My point is that this is an industry that thrives on diversity. But it’s not attracting, or seeking that diversity when it comes to its writers. As far as I know agencies haven’t been hiring philosophers, lawyers, postmen or physicists as writers for years. I mention this because apparently in the olden days, we did. You could walk into an agency, take a copy test and leave the milk undelivered from the very next day.

So where might we look for our new writing talent?

The colleges, one or two excepted, don’t treat copywriting as a specialism. Student teams are encouraged to think almost entirely conceptually. So it’s little wonder that we’re not finding the writing skill-sets we’d all like to see in our graduate intakes.

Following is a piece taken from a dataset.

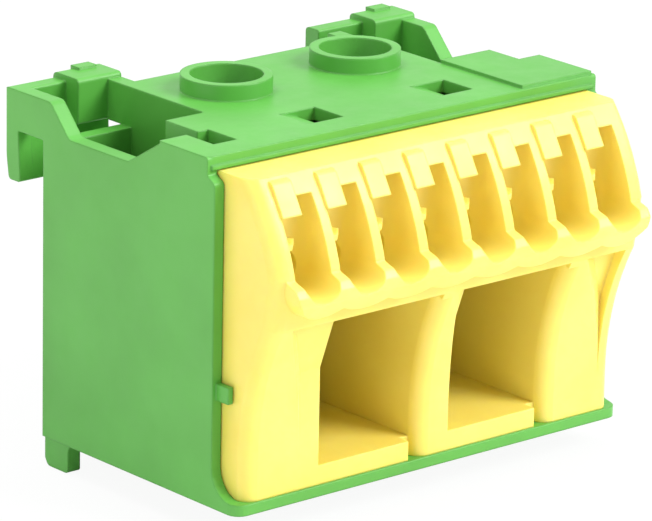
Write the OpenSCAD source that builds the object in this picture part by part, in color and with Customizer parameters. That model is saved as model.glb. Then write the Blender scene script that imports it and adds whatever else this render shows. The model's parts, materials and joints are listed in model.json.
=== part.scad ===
// Earth terminal bar: a moulded green housing that hooks on to a carrier rail, with a yellow
// entry block in front of it. Eight push-in chutes stand above two large screw-clamp entries,
// and every conductor meets one common contact bar inside.
// Frame: +X to the right, +Y to the rail, +Z to the screw collars. The origin lies under the
// middle of the part, at the level of its feet. Millimetres throughout.

/* [Housing] */
// Width over the side walls
body_w = 45; // [43:0.5:60]
// Height of the top plate over the underside of the floor
body_h = 31.2; // [30:0.2:40]
// Depth from the front lip to the rear wall
body_d = 27.3; // [26.5:0.5:36]
// Thickness of the side walls and the rear wall
wall = 1.5; // [1.2:0.1:2]
// Thickness of the floor, seen in front as a lip
floor_t = 1.0; // [0.8:0.1:1.6]
// Thickness of the top plate
plate_t = 1.2; // [1:0.1:1.6]
// Distance from the front lip back to the front edge of the side walls
front_set = 3.5; // [2.5:0.1:4.5]
// Distance from the front lip back to the front edge of the top plate
plate_set = 4.5; // [3.6:0.1:5]
// Depth of the wall left in front of the entry block's flanks
rebate = 0.45; // [0.2:0.05:0.7]
// Height of the rear feet under the floor
foot_h = 2.75; // [1.5:0.25:4]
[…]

The industry could be doing more to engage with the tutors on various courses – and I know people who are doing things to facilitate this. But that still leaves a huge and interesting pool of talent out there of people who didn’t know they wanted a career in writing for communications at the age of 12 and who now, with a bit of life experience in things other than advertising, would like to get into the business of writing for money.

The way I see it, students of philosophy, history, physics, law, politics, sociology and so on have spent at least 3 years writing essays, dissertations, critiques, synopses, emails, code, blogs, and have maybe even held a real pen. They can write a bit and show evidence of it. They can tell a story, make a point, construct an argument and keep it going for longer than a sentence. They’ve been subjected to a level of writing rigour that you just don’t get on most of the courses from which we currently take our talent.

Trouble is, these graduates and undergrads in ‘off-media’ subjects don’t know how to get into the industry. They probably don’t even know that the industry is looking for them. Then again, maybe the industry doesn’t know that it’s looking for them, either.

But don’t just take my word for it, as Ogilvy also said, “the best ads come from personal experience. Some of the good ones I have done have really come out of the real experience of my life, and somehow this has come over as true and valid and persuasive”.